Maarten: 'Limecraft is a scale-up that provides media makers with a platform to enhance their production processes. In collaboration with VRT, Limecraft devoted a year to developing automatic subtitling for short-format videos, which are brief videos. The goal was to design a user-friendly application for media makers. The team leveraged speech recognition and natural language processing to create a tool that enables editors to automatically subtitle videos. Editors can seamlessly add subtitles to their videos through a few simple clicks after finishing the editing process in Adobe Premiere Pro. This process eliminates the need for manual subtitling, allowing editors to obtain high-quality subtitles in just a minute. The editor can focus on a quality check instead of spending an hour manually subtitling.
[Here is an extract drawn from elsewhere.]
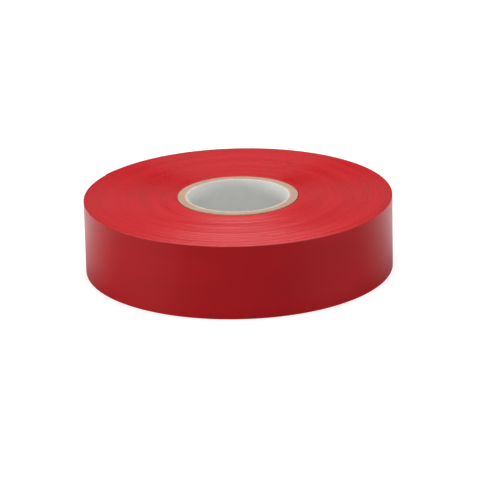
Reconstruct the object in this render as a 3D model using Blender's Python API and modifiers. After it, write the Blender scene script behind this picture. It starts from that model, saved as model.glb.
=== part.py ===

By streamlining repetitive tasks, the editor can concentrate on what truly matters: storytelling.'

Why is Limecraft important for VRT?

Maarten: 'In line with its digital-first strategy, VRT seeks concrete, user-friendly and digital applications that optimize media makers' time. Despite the various forms of speech recognition technology available, it remains a challenge to implement them in practice. VRT ensures accessibility for all videos by providing subtitles. However, the traditional method of subtitling involves subtitlers who require an extended turnaround time for programs or documentaries. As a result, editors must manually subtitle short videos, which can be time-consuming and challenging, particularly for those who lack subtitling expertise. Consequently, VRT sought a solution to assist editors and enhance the quality of their work.'

What did Limecraft test with VRT?

Maarten: 'A diverse range of VRT content, spanning from news to entertainment, was subjected to testing. Short-form videos proved to be the most suitable for subtitling, as they typically involve only one language and can be easily edited post-production without specialized software. With the aid of artificial intelligence, such videos can be subtitled quickly and efficiently.'

To be as realistic as possible and take into account the short time to deliver results, VRT narrowed down the use case, exploring the different options that specifically apply to short-form video.?
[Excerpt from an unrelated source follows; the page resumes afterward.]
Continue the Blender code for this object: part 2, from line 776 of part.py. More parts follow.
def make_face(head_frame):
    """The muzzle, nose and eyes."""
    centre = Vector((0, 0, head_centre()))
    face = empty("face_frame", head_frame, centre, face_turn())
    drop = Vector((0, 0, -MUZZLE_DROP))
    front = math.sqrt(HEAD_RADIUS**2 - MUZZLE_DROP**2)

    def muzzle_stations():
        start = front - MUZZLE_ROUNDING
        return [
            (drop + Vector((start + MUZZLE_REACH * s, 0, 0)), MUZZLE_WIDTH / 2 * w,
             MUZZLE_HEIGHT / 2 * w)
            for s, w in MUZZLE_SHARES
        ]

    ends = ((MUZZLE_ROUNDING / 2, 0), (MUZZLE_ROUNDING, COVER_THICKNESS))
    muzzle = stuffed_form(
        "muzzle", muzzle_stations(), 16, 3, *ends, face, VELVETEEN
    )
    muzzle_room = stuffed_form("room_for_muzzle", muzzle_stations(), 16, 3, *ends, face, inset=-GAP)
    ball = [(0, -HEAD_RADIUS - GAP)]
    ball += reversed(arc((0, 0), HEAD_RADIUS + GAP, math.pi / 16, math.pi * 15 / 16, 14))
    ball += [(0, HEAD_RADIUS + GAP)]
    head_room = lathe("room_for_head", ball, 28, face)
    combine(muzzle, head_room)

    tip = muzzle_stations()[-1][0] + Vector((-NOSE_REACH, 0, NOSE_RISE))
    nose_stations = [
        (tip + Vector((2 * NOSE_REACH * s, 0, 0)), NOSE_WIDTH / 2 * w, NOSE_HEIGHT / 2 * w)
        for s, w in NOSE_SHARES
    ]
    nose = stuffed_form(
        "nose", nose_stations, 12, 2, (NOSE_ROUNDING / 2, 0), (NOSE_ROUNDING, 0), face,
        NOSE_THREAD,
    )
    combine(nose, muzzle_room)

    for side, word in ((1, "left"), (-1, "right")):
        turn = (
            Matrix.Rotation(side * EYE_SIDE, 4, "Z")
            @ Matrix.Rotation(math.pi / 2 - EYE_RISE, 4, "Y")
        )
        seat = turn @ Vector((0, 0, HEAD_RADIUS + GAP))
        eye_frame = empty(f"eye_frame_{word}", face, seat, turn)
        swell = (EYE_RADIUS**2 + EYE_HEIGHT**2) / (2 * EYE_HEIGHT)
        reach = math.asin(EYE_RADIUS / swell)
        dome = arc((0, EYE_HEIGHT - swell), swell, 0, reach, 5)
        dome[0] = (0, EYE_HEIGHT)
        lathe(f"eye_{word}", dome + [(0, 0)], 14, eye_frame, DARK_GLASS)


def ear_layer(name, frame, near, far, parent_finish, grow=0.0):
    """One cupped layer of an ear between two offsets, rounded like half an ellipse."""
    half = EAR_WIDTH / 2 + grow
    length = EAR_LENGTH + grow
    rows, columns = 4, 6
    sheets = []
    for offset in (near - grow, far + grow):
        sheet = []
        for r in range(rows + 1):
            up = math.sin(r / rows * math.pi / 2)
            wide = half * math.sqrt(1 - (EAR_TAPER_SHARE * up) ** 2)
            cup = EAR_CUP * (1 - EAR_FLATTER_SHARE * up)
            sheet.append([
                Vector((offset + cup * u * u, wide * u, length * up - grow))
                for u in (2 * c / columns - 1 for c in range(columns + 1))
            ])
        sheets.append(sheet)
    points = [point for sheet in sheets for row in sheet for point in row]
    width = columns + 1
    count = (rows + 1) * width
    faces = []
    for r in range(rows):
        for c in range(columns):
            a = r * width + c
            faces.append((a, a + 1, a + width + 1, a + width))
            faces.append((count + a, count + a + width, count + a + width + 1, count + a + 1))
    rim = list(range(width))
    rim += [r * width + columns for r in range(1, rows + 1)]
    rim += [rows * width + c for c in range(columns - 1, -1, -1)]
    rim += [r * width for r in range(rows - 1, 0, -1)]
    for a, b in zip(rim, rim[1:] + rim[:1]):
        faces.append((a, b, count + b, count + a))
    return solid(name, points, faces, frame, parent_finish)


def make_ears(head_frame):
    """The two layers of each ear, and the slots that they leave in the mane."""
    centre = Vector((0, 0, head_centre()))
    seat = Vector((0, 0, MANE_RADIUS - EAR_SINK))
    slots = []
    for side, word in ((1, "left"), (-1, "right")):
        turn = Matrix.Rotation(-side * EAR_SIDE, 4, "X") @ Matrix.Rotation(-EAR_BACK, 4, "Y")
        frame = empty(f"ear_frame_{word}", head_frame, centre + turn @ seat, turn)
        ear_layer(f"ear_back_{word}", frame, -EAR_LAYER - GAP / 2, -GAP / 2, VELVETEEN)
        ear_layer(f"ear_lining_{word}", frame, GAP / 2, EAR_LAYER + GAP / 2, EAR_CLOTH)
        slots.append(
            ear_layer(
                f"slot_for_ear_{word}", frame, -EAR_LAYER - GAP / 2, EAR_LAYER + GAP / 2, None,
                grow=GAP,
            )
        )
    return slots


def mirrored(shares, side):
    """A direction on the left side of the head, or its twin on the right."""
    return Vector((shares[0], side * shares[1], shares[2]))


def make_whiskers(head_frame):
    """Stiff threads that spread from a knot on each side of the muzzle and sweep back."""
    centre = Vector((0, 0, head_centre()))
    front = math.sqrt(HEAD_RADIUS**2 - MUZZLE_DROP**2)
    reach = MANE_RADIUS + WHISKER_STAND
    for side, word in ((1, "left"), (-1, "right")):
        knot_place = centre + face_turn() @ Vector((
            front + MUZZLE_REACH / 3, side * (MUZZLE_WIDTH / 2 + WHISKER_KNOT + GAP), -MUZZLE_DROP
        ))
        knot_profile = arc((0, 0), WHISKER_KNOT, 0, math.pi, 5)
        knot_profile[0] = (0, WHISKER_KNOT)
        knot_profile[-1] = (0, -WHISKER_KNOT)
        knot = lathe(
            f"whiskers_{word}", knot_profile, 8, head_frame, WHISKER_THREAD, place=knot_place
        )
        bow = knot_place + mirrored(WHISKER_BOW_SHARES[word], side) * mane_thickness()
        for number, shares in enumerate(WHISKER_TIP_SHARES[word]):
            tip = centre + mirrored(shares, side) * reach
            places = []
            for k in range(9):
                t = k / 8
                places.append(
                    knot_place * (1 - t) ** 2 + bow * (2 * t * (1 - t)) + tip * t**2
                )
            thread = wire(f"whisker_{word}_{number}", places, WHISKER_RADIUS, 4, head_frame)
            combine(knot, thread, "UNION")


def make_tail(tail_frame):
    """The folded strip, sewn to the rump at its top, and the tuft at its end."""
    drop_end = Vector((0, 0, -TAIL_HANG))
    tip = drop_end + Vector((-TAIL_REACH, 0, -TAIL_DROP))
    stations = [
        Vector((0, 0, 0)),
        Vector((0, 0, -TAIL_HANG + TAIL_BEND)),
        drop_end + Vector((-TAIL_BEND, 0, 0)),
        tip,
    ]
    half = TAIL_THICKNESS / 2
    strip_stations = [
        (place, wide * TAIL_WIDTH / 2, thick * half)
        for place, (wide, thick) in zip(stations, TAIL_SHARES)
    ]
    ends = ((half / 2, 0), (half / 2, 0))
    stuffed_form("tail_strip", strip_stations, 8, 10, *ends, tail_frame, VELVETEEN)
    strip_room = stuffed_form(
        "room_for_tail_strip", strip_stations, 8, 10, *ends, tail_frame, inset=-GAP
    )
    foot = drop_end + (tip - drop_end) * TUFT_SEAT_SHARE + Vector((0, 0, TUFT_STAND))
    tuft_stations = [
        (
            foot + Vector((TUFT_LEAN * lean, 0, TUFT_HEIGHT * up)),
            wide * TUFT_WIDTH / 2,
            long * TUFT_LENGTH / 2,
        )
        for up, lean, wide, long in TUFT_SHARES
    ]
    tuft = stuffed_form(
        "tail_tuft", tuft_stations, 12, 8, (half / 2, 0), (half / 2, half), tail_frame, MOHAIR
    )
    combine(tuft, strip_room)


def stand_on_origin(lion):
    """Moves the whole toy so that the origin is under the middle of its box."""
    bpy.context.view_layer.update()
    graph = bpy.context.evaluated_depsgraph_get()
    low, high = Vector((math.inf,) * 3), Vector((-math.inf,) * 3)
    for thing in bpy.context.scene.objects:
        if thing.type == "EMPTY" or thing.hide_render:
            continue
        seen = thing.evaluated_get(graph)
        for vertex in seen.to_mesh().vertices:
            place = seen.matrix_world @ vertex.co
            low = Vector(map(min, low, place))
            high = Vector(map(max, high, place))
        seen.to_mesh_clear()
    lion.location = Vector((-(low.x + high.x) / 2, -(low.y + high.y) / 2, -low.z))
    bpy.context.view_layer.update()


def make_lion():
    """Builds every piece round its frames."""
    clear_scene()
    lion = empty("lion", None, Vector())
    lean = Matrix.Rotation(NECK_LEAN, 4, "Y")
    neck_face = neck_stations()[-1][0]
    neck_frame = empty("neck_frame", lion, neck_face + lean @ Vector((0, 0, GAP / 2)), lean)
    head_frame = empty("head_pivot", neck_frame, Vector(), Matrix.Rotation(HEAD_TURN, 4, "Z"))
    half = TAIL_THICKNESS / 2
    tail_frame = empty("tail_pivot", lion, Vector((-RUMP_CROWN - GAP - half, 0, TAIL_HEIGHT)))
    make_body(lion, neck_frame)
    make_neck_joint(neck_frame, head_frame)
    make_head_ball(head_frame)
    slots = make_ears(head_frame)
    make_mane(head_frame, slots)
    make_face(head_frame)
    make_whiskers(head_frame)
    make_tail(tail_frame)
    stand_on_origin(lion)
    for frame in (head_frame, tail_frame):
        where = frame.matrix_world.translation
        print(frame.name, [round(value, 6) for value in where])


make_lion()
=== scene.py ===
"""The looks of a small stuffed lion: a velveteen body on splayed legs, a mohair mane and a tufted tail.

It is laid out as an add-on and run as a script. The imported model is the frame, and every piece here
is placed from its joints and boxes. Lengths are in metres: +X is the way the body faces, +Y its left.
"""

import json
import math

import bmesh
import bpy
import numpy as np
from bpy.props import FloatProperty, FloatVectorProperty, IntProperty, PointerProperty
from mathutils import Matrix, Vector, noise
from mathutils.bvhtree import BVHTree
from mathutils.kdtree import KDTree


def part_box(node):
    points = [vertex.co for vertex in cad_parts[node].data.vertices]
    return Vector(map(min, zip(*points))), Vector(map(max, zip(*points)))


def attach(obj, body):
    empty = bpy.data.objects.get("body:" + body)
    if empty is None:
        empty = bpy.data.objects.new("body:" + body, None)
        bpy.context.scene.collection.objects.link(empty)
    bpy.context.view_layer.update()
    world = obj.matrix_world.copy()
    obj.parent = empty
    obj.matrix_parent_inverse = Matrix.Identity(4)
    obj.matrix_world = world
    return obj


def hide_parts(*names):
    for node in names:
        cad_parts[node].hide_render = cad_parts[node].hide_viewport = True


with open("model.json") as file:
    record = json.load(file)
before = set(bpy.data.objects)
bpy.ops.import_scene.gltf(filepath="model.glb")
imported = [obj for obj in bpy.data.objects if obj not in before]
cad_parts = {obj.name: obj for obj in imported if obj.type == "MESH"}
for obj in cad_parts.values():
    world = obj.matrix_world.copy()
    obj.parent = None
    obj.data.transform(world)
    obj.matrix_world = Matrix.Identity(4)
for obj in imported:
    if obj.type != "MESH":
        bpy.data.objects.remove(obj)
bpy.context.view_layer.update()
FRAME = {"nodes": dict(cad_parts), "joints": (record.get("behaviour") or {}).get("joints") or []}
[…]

VRT is looking for answers to the following three key questions:

  • Is it feasible in the first place to use AI for automatically creating subtitles, whereby video creators only have to do some spot checks?
  • Overall, is it possible to create high-quality subtitles for short-form videos at a substantially lower cost in less time?
  • Doing so, is it possible to increase the probability of delivering videos with high-quality subtitles?

What are the obstacles Limecraft faces?

Maarten: 'Automatic subtitling faces challenges with sloppy language or poor recording quality. Additionally, videos with multiple languages may not be translated with 100% accuracy by the model. Thus, automatic subtitling performs best for videos with a single language. It has been observed that news and documentary formats benefit the most from the time-saving feature, while fiction is more challenging to process automatically. Ultimately, users must familiarize themselves with automatic subtitling to determine the types of material that yield optimal results.'

Implementation

1. Recycling of subtitles originally created for live content

For this part of the Proof of Concept, VRT supplied a corpus of 20 factual programs that have been live subtitled using?respeak. The resulting subtitles are of reasonably good quality (+/- 1% of the subtitles may contain wrong interpretations), but they have a variable delay of +/-10 seconds. The key question is to what extent these subtitles can be re-aligned automatically.

To illustrate the experiment, Limecraft uses the example of?De Afspraak, in which a panel discusses current affairs live for 50 minutes. They have the result of the live subtitling (respeak + correction) at their disposal as an STL file, containing 750 subtitles with a timing offset of roughly 10 seconds.

2. Using AI transcription and subtitling as a proxy

In cases where no pre-existing texts or subtitles are available, the next best alternative is using AI transcription and the subtitling spotting algorithm. For content with suitable audio (factual programming, a trained voice, grammatically correct language), we know from experience +/- 90% of the subtitles match the quality of otherwise manually produced subtitles, saving 75% of the total turn-around time.

In the clip below, they compare the result of ASR and AI subtitling 36 months ago (in the middle of the screen) with state-of-the-art processing (bottom of the screen).

3. Make available the results to the editor using an Adobe Panel

The final and arguably crucial task is ensuring the accessibility of the technologies to video editors who may not be proficient as professional subtitle editors. In consideration of VRT's specific needs, an Adobe Panel has been created to initiate AI transcription and subtitling, and subsequently import the completed results into Adobe Premiere. This approach provides video editors with an automated process, eliminating the need to leave their workspace. The output has a high accuracy of over 95%, making it suitable for finishing in Adobe.

What about STADIEM?

STADIEM (Startup Driven Innovation in European Media) is a program that facilitates the development of next-generation media solutions by bringing together startups, scale-ups, investors and media organizations through its piloting and acceleration program.

We are now going to the next phase: The Integrate Phase. 12 scaleups are selected to continue to the next step in this program, Limecraft is one of them. This phase focuses internal testing and evaluation of the solution and preparing a strong business case.